Sister’s death defers SM Krishna’s BJP entry

Sister’s death defers SM Krishna’s BJP entry

Krishna is expected to campaign for the BJP in April 9 Assembly bypolls in Mysore’s Nanjangud and the Gundlupet.

SM Krishna, SM krishna sister death, SM krishna BJP, SM krishna bjp joining, SM krishna sister death bengaluru, former karnataka cm sm krishna
S M Krishna

Former Karnataka Chief Minister S M Krishna, who was scheduled to join the BJP in Delhi this week, was forced to return to Bengaluru on Wednesday following his sister’s death.  “The joining has been postponed for now. It will happen at a later date,” a Krishna aide said.  Krishna had travelled to Delhi this week for his induction into the party after meeting BJP leader Amit Shah. Karnataka BJP president B S Yeddyurappa had invited Krishna to join the party on March 6. Krishna, 84, quit the Congress in January after a 46-year association with the party alleging neglect after he resigned as external affairs minister in 2012.

“No party, where age and experience are not valued, will have a great future. Age has to be valued. Out of sadness and grief I have taken a decision to leave the Congress and I will stick to it,” he had said on January 29. There has been speculation over Krishna getting a Rajya Sabha seat or a BJP vice-president’s post. BJP sources and Krishna’s aides have insisted that he was joining the party without preconditions. Some Congress leaders suggested that Krishna was joining the BJP since some of his family members were under the scanner of government agencies.

Krishna is expected to campaign for the BJP in April 9 Assembly bypolls in Mysore’s Nanjangud and the Gundlupet, which the party has described as a mini referendum on Karnataka’s Congress government in Chief Minister Siddaramaiah’s backyard.  The BJP is of the view that a defeat of the Congress in Siddaramaiah’s stronghold would set the tone for the 2018 assembly elections.

Krishna’s entry is not expected to dramatically change political equations in Karnataka but is going to cause a loss in terms of perception. Krishna does not command a strong base. But he enjoys good standing in his Vokkaliga community in Karnataka’s southern districts, where the BJP has traditionally lagged behind the Congress and the Janata Dal Secular.

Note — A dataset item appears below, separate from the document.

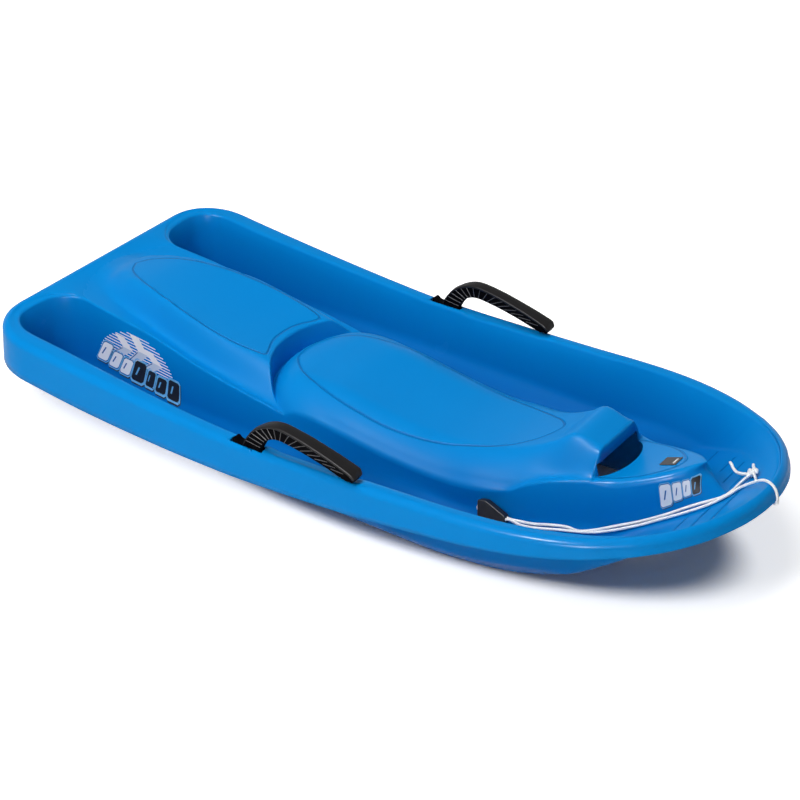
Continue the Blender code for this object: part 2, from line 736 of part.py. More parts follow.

The Congress has of late created an impression that it supports backward castes, minorities and Dalits more than dominant castes in Karnataka: Lingayats and Vokkaligas, who account for around 32 per cent of the state’s population. The BJP has traditionally been viewed as a party of the Lingayats. By inducting Krishna, the BJP is attempting to change the perception that it is a Lingayat-dominated party.